While things are zipping along nicely, I’m still quite unsure where Satelight is headed with this adaptation. They continue to adapt the manga at a pace of a little more than three chapters per episode – brisk, certainly, but not insanely so. And so far there haven’t been any huge, game-changing rewrites that tip off where the series is headed. My suspicion when this started was that we were headed for a repeat of Zetman, a long-running manga crammed into one cour with an original final act, but that was already obvious by this point in that adaptation – not so here. I suppose it’s possible the plan is simply to adapt the first 40-50 chapters and stop, leaving an open invitation to buy the manga, but if I were betting I’d still put my money on an anime-original ending of some sort.
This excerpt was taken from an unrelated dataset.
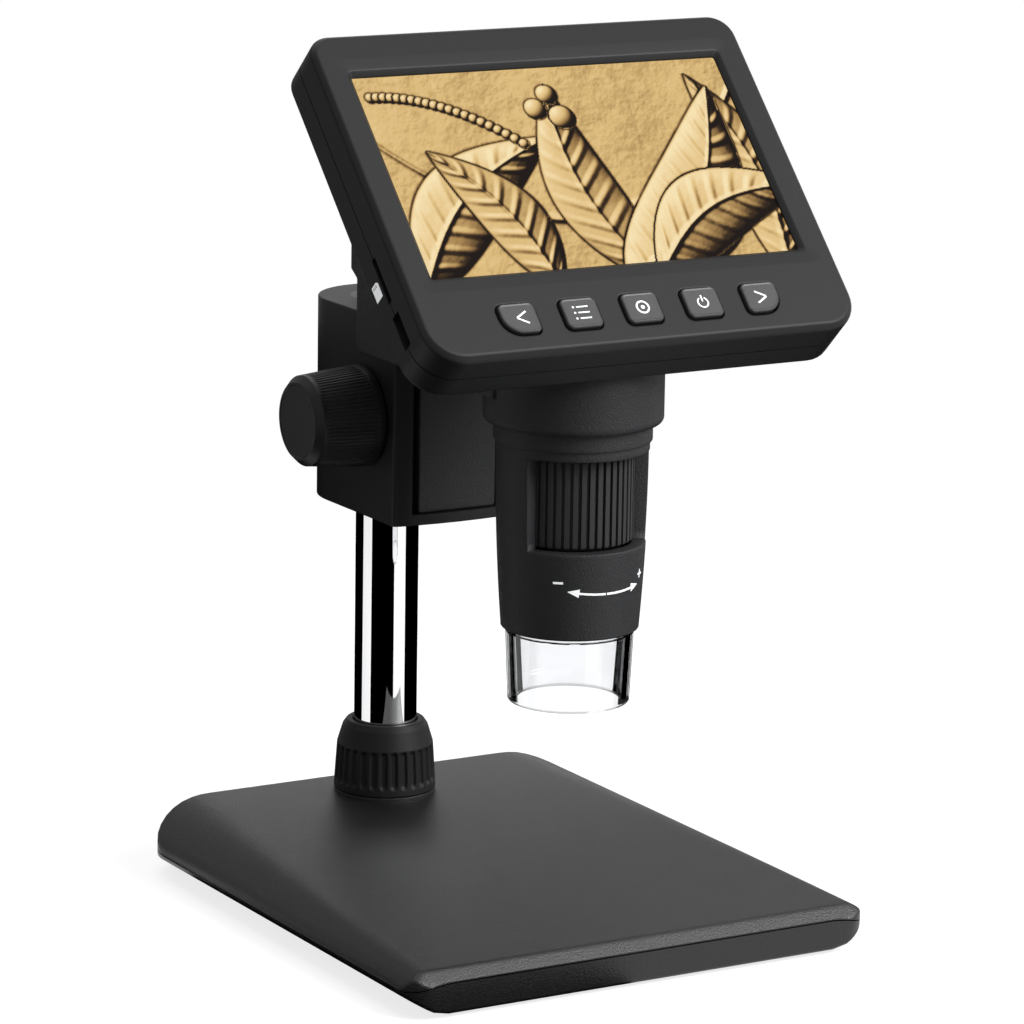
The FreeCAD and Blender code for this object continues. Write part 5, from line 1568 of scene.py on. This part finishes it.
def picture_piece():
    columns, rows = 392, 224
    width, height = WINDOW_WIDTH + 0.6, WINDOW_HEIGHT + 0.6
    x, v = np.meshgrid(np.linspace(-width / 2, width / 2, columns),
                       np.linspace(-height / 2, height / 2, rows))
    front = INNER_N + 0.35
    top = np.stack([x, v, np.full_like(x, front)], axis=-1).reshape(-1, 3)
    faces = grid_faces(rows, columns, wrap_columns=False)
    rim = np.concatenate([np.arange(columns), np.arange(1, rows) * columns + columns - 1,
                          (rows - 1) * columns + np.arange(columns - 2, -1, -1),
                          np.arange(rows - 2, 0, -1) * columns])
    under = top[rim] - np.array([0, 0, 0.6])
    start = len(top)
    ring = list(range(len(rim)))
    sides = [[int(rim[k]), start + k, start + (k + 1) % len(rim), int(rim[(k + 1) % len(rim)])] for k in ring]
    points = np.concatenate([top, under])
    made = piece("picture", from_screen(points), faces + sides + [[start + k for k in ring]], "head",
                 picture_light,
                 (), smooth=40)
    mesh = made.data
    flat = np.zeros(len(mesh.vertices) * 3, np.float32)
    mesh.vertices.foreach_get("co", flat)
    place = flat.reshape(-1, 3) / MM - screen_origin
    across = place[:, 0]
    up = place @ SCREEN_UP
    colours = relief_picture(width, height, columns, rows)
    j = np.clip(np.rint((across + width / 2) / width * (columns - 1)).astype(int), 0, columns - 1)
    i = np.clip(np.rint((up + height / 2) / height * (rows - 1)).astype(int), 0, rows - 1)
    values = np.column_stack([colours[i, j], np.ones(len(place))]).astype(np.float32)
    attribute = mesh.color_attributes.new("picture", "FLOAT_COLOR", "POINT")
    attribute.data.foreach_set("color", values.ravel())


# Studio

BACKDROP_NEAR = 0.20
BACKDROP_FAR = 0.55


def floor_finish():
    """Pale floor that keeps the object's shadow near it and fades into the white background."""
    material = bpy.data.materials.new("floor")
    material.use_nodes = True
    tree = material.node_tree
    tree.nodes.clear()
    place = tree.nodes.new("ShaderNodeTexCoord").outputs["Object"]
    length = tree.nodes.new("ShaderNodeVectorMath")
    length.operation = "LENGTH"
    tree.links.new(place, length.inputs[0])
    fade = tree.nodes.new("ShaderNodeMapRange")
    fade.interpolation_type = "SMOOTHSTEP"
    tree.links.new(length.outputs["Value"], fade.inputs["Value"])
    fade.inputs["From Min"].default_value = BACKDROP_NEAR
    fade.inputs["From Max"].default_value = BACKDROP_FAR
    diffuse = tree.nodes.new("ShaderNodeBsdfDiffuse")
    diffuse.inputs["Color"].default_value = (0.32, 0.32, 0.32, 1)
    lift = tree.nodes.new("ShaderNodeEmission")
    lift.inputs["Strength"].default_value = 0.78
    near = tree.nodes.new("ShaderNodeAddShader")
    tree.links.new(diffuse.outputs[0], near.inputs[0])
    tree.links.new(lift.outputs[0], near.inputs[1])
    white = tree.nodes.new("ShaderNodeEmission")
    white.inputs["Strength"].default_value = 1.0
    seen = tree.nodes.new("ShaderNodeMixShader")
    tree.links.new(fade.outputs["Result"], seen.inputs[0])
    tree.links.new(near.outputs[0], seen.inputs[1])
    tree.links.new(white.outputs[0], seen.inputs[2])
    path = tree.nodes.new("ShaderNodeLightPath")
    looking = math_node(tree, "MAXIMUM", path.outputs["Is Camera Ray"],
                        math_node(tree, "MAXIMUM", path.outputs["Is Glossy Ray"],
                                  path.outputs["Is Transmission Ray"]))
    choose = tree.nodes.new("ShaderNodeMixShader")
    tree.links.new(looking, choose.inputs[0])
    tree.links.new(diffuse.outputs[0], choose.inputs[1])
    tree.links.new(seen.outputs[0], choose.inputs[2])
    out = tree.nodes.new("ShaderNodeOutputMaterial")
    tree.links.new(choose.outputs[0], out.inputs["Surface"])
    return material


def studio():
    """White background for the camera, glossy and transmitted rays, and a plain grey sky for the rest."""
    world = bpy.data.worlds.new("studio")
    bpy.context.scene.world = world
    world.use_nodes = True
    tree = world.node_tree
    tree.nodes.clear()
    path = tree.nodes.new("ShaderNodeLightPath")
    looking = math_node(tree, "MAXIMUM", path.outputs["Is Camera Ray"],
                        math_node(tree, "MAXIMUM", path.outputs["Is Glossy Ray"],
                                  path.outputs["Is Transmission Ray"]))
    sky = tree.nodes.new("ShaderNodeBackground")
    sky.inputs["Color"].default_value = (0.98, 0.99, 1.0, 1)
    sky.inputs["Strength"].default_value = SKY_STRENGTH
    white = tree.nodes.new("ShaderNodeBackground")
    white.inputs["Strength"].default_value = 1.0
    mix = tree.nodes.new("ShaderNodeMixShader")
    tree.links.new(looking, mix.inputs[0])
    tree.links.new(sky.outputs[0], mix.inputs[1])
    tree.links.new(white.outputs[0], mix.inputs[2])
    out = tree.nodes.new("ShaderNodeOutputWorld")
    tree.links.new(mix.outputs[0], out.inputs["Surface"])

    half = 4.0
    mesh = bpy.data.meshes.new("floor")
    corners = [(-half, -half, 0), (half, -half, 0), (half, half, 0), (-half, half, 0)]
    mesh.from_pydata(corners, [], [(0, 1, 2, 3)])
    floor = bpy.data.objects.new("floor", mesh)
    floor.location.z = -0.0002
    mesh.materials.append(floor_finish())
    bpy.context.scene.collection.objects.link(floor)


SKY_STRENGTH = 0.4
TARGET = Vector((0.0, -0.01, 0.12))


def softbox(name, azimuth, elevation, distance, size, power):
    """Area lamp that faces the object from an azimuth (0 in front, 90 to its right) and an elevation."""
    a, e = math.radians(azimuth), math.radians(elevation)
    way = Vector((math.sin(a) * math.cos(e), -math.cos(a) * math.cos(e), math.sin(e)))
    data = bpy.data.lights.new(name, "AREA")
    data.shape = "RECTANGLE"
    data.size, data.size_y = size
    data.energy = power
    lamp = bpy.data.objects.new(name, data)
    lamp.location = TARGET + way * distance
    lamp.rotation_mode = "QUATERNION"
    lamp.rotation_quaternion = (-way).to_track_quat("-Z", "Y")
    bpy.context.scene.collection.objects.link(lamp)
    return lamp


def dark_card(name, rows, through=False, grey=0.0):
    """Black or grey card over a grid of points, seen only in reflections, or only through clear pieces."""
    grid = np.asarray(rows, float)
    mesh = bpy.data.meshes.new(name)
    mesh.from_pydata(grid.reshape(-1, 3).tolist(), [], grid_faces(*grid.shape[:2], wrap_columns=False))
    material = bpy.data.materials.new(name)
    material.use_nodes = True
    shader = material.node_tree.nodes["Principled BSDF"]
    shader.inputs["Base Color"].default_value = (0.0, 0.0, 0.0, 1)
    shader.inputs["Specular IOR Level"].default_value = 0.0
    shader.inputs["Emission Color"].default_value = (1.0, 1.0, 1.0, 1)
    shader.inputs["Emission Strength"].default_value = grey
    mesh.materials.append(material)
    card = bpy.data.objects.new(name, mesh)
    card.visible_camera = False
    card.visible_diffuse = False
    card.visible_glossy = not through
    card.visible_transmission = through
    card.visible_shadow = False
    bpy.context.scene.collection.objects.link(card)


def dark_sector(name, centre_y, start, stop, rows, through=False, grey=0.0):
    """Black sheet about an upright axis between two azimuths, through rows of (reach, height) in metres."""
    a = np.radians(np.linspace(start, stop, 40))[None, :]
    reach = np.array([row[0] for row in rows])[:, None]
    height = np.array([row[1] for row in rows])[:, None]
    x = reach * np.sin(a)
    y = centre_y * MM - reach * np.cos(a)
    dark_card(name, np.stack([x, y, height + 0 * a], axis=-1), through, grey)


def lights():
    softbox("key_light", 36.0, 33.0, 0.95, (0.6, 0.5), 12.0)
    softbox("top_light", 0.0, 72.0, 0.9, (0.7, 0.7), 2.8)
    softbox("back_light", 185.0, 50.0, 1.0, (0.8, 0.5), 2.0)
    on_floor = ((0.02, -0.0001), (0.46, -0.0001))
    dark_sector("dark_floor_front", column_y, -85.0, -1.4, on_floor)
    dark_sector("dark_floor_back", column_y, 42.6, 236.0, on_floor)
    dark_sector("grey_wall_left", column_y, -192.0, -60.0, ((0.36, 0.03), (0.36, 0.6)), False, 0.3)
    dark_sector("grey_wall_front", column_y, -60.0, -4.0, ((0.42, 0.03), (0.42, 0.30)), False, 0.35)
    wall_x, wall_z = np.meshgrid([-0.055, 0.3], [0.062, 0.125])
    dark_card("dark_card_back", np.stack([wall_x, np.full_like(wall_x, 0.10), wall_z], axis=-1))
    through = ((0.08, -0.0001), (0.5, -0.0001), (0.5, 0.2))
    dark_sector("dark_through_left", tube_y, 163.0, 262.0, through, True)
    dark_sector("dark_through_right", tube_y, 37.0, 136.0, through, True)


def camera():
    """The photograph's view: its place, heading, downward tilt and slight roll, and its long lens."""
    data = bpy.data.cameras.new("view")
    data.sensor_width = 36.0
    focal_pixels, picture_pixels = 4916.0, 1024.0
    data.lens = focal_pixels / picture_pixels * data.sensor_width
    data.clip_start, data.clip_end = 0.05, 50.0
    heading, tilt, roll = math.radians(30.372), math.radians(12.476), math.radians(0.914)
    turn = (Matrix.Rotation(-heading, 4, "Z") @ Matrix.Rotation(math.pi / 2 - tilt, 4, "X")
            @ Matrix.Rotation(roll, 4, "Z"))
    view = bpy.data.objects.new("view", data)
    view.matrix_world = Matrix.Translation((-0.5695, -0.9788, 0.3469)) @ turn
    bpy.context.scene.collection.objects.link(view)
    bpy.context.scene.camera = view


bpy.context.scene.view_settings.view_transform = "Standard"
finish_nodes()
base_pieces()
column_pieces()
collar_piece()
bracket_pieces()
drive_knobs()
clamp_piece()
front_bezel()
back_cover()
key_pieces()
key_marks()
card_mark()
rear_piece()
neck_piece()
tube_piece()
wheel_piece()
tube_marks()
cap_piece()
picture_piece()
studio()
lights()
camera()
Arata still isn’t shaking the Earth or anything, but story-wise it’s doing a solid job of conveying exactly what this series is – a straightforward, entertaining shounen fantasy with lots of action and a splash of shoujo style. My biggest regret is that Satelight hasn’t given us a richer, more fluid visual experience in the mold of Mouretsu Pirates to do justice to the look of Watase Yuu’s manga – the art is colorful and the character designs have grown on me, but the animation and background detail are, in a word, ordinary. I have no major complaints apart from that – I enjoy the BGM, the casting is fine and the narrative structure (as you’d expect from a rock-solid director like Yasuda-sensei) is excellent.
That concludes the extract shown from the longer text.